The initial plan for the 20th anniversary of “The Beautiful Letdown” was for Switchfoot to re-record the album and see what two decades of musical growth and experience did for the songs.
“The original was done so fast, and we were pretty young. And (producer John) Fields was really young as well,” Foreman said. “We’ve all learned so much over the course of a couple of decades. So some things are immediately easy to improve upon — drum tones and mix elements. I think one of the bigger things for me was feeling like as a singer, there are more places (now) that I can go to.
“ …(S)till, there are very few cringe moments on this album,” he said approvingly of the original album.
Switchfoot’s new versions of “The Beautiful Letdown” songs stick largely to the original arrangements. But the outside artists who recorded the songs for the deluxe edition frequently take the “Beautiful Letdown” songs to markedly different places. Bellion’s version of the edgy hit single “Meant to Live” is re-imagined as a string-filled ballad, while Dayglow puts a poppier spin on the rocker “Adding to the Noise,” with a playful, tinny beat and synthetic/electronic tones replacing the guitars.
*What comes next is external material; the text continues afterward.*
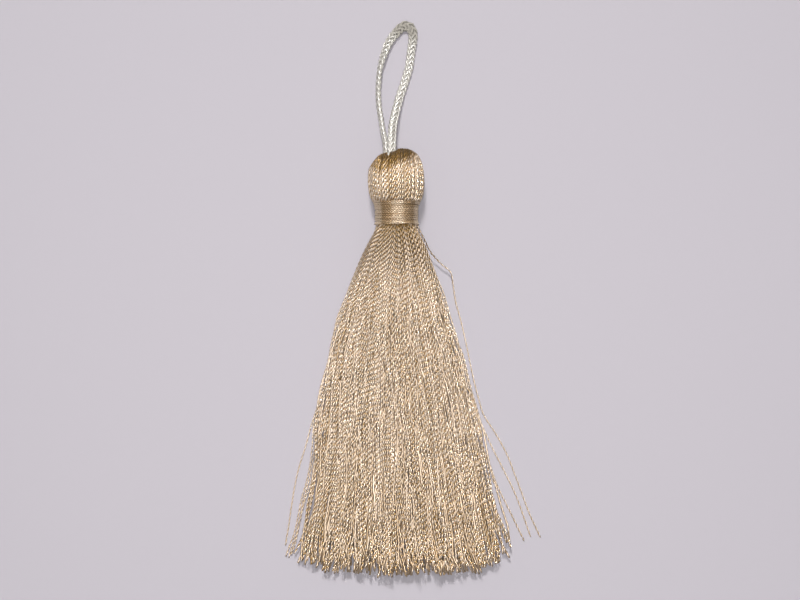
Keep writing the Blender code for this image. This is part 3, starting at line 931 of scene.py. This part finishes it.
def buildBinding(binding):
    draws = np.random.default_rng(binding["seed"])
    turns = binding["turns"]
    angle = np.linspace(0, 2 * math.pi * turns, int(2 * math.pi * binding["middle"] * turns / binding["step"]))
    pitch = (binding["top"] - binding["bottom"] - 2 * binding["thread"]) / (turns - 1)
    lap = angle / (2 * math.pi)
    up = binding["bottom"] + binding["thread"] + pitch * np.clip(lap - 0.5, 0, turns - 1)
    flareFrom, flareOver, flareBy = binding["flare"]
    flare = flareBy * np.clip((up - flareFrom) / flareOver, 0, 1) ** 1.3
    size, rates = binding["wobble"]
    wobble = sum(size * np.sin(rate * angle + draws.uniform(0, 6.28)) for rate in rates)
    ledge = binding["ledge"] * np.clip(1.2 - lap, 0, 1)
    radius = binding["middle"] + 0.6 * wobble + ledge + flare
    path = np.stack([axisX + radius * np.cos(angle), neckY + up + wobble,
                     neckZ + radius * np.sin(angle)], axis=1)
    aside = np.abs(np.cos(angle) - binding["middleX"])
    edgeFrom, edgeOver = binding["edge"]
    edge = np.clip((aside - edgeFrom) / edgeOver, 0, 1)
    flankFrom, flankOver = binding["flank"]
    flank = np.clip((aside - flankFrom) / flankOver, 0, 1) * (1 - edge)
    flankShade, flankLess = binding["flankShade"]
    # the thread's own mottling, and the lowest turn painted lighter, a painted highlight where it stands out
    mottleAndGlint = 0.2 * np.sin(0.9 * angle) * np.sin(0.31 * angle + 1) - 0.3 * np.clip(1.3 - lap, 0, 1)
    # the middle painted light as the thread's highlight, the flanks painted in shade and the edges painted
    # light
    tone = (binding["tone"] + mottleAndGlint + (flankShade - flankLess * np.cos(angle)) * flank
            - binding["edgeTone"] * edge)
    thread = sweep(path, (0, 1.0, 0), twoPly, binding["thread"] * 1.08, binding["turn"], 0.0, tone, 0.3)
    sides = binding["sleeveSides"]
    around = 2 * math.pi * np.arange(sides) / sides
    aside, above = np.cos(around), np.sin(around)
    sleeve = [np.stack([axisX + size * aside, np.full(sides, neckY + up), neckZ + size * above], axis=1)
              for up, size in binding["sleeve"]]
    fibre = [np.stack([aside * 9, np.full(sides, 1.0 * row), above * 9], axis=1) for row in range(len(sleeve))]
    # the yarn under the thread, painted in deep colour as the shade between the turns
    under = {
        "points": np.concatenate(sleeve),
        "faces": tubeQuads(len(sleeve), sides, flipped=True),
        "fibre": np.concatenate(fibre),
        "tone": np.full(len(sleeve) * sides, 1.0),
        "groove": np.full(len(sleeve) * sides, 0.9),
    }
    writePiece("bindingThread", [thread, under], threadFinish, "binding_thread", "neck_binding")


buildBinding(binding)


studio = {
    "floor": (0.322, 0.301, 0.324),
    "floorHalf": 3.0,        # metres
    "floorRough": 0.85,
    "floorSpecular": 0.2,
    "middle": (-3.0, 5.0, 0.0),  # the lights stand round this point
    "keyFrom": (-0.06, 0.65, 1.0),
    "keyDistance": 1400.0,
    "keySize": 240.0,
    "keyPower": 1.02,
    "keySpread": 40.0,       # narrow enough for the corners to be a little darker
    "keyAim": (-3.0, -15.0, 0.0),
    "frontFrom": (0.0, -0.04, 1.0),
    "frontDistance": 900.0,
    "frontSize": 110.0,
    "frontPower": 6.0,
    "sky": (0.28, 0.28, 0.29),
}


def addLight(studio, name, aim):
    data = bpy.data.lights.new(f"{name}Light", "AREA")
    data.shape = "DISK"
    data.size = studio[f"{name}Size"] * mm
    data.energy = studio[f"{name}Power"]
    light = bpy.data.objects.new(f"{name}Light", data)
    away = unit(np.array(studio[f"{name}From"])) * studio[f"{name}Distance"]
    light.location = (away + studio["middle"]) * mm
    light.rotation_euler = (Vector(aim) * mm - light.location).to_track_quat("-Z", "Y").to_euler()
    bpy.context.scene.collection.objects.link(light)
    return light


def buildStudio(studio):
    data = bpy.data.meshes.new("floor")
    half = studio["floorHalf"]
    corners = [(-half, -half, 0), (half, -half, 0), (half, half, 0), (-half, half, 0)]
    data.from_pydata(corners, [], [(0, 1, 2, 3)])
    material = bpy.data.materials.new("paleFloor")
    material.use_nodes = True
    shader = material.node_tree.nodes["Principled BSDF"]
    shader.inputs["Base Color"].default_value = (*studio["floor"], 1.0)
    shader.inputs["Roughness"].default_value = studio["floorRough"]
    shader.inputs["Specular IOR Level"].default_value = studio["floorSpecular"]
    data.materials.append(material)
    floor = bpy.data.objects.new("floor", data)
    bpy.context.scene.collection.objects.link(floor)
    key = addLight(studio, "key", studio["keyAim"])
    key.data.spread = math.radians(studio["keySpread"])
    addLight(studio, "front", studio["middle"])
    world = bpy.data.worlds.new("studio")
    world.use_nodes = True
    world.node_tree.nodes["Background"].inputs["Color"].default_value = (*studio["sky"], 1.0)
    bpy.context.scene.world = world
    bpy.context.scene.view_settings.view_transform = "Standard"


buildStudio(studio)
print("surface and lights placed")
With the deluxe now available, the third component to the 20th anniversary celebration of “The Beautiful Letdown” is underway with a tour on which Switchfoot, for the first time ever, will play the album front to back, along with a selection of other songs. This will require the band, which normally switches up its song selection from night to night, to take a more structured approach to the show.
“This is the first time we’ve ever done a tour where we will stick to the set list (for much of the show). That’s the way the album is,” Foreman said. “So we’ll find other ways to make the changes, I suppose, along the way. I mean, that’s what I love about live music, kind of embracing the unknown and the chaos.”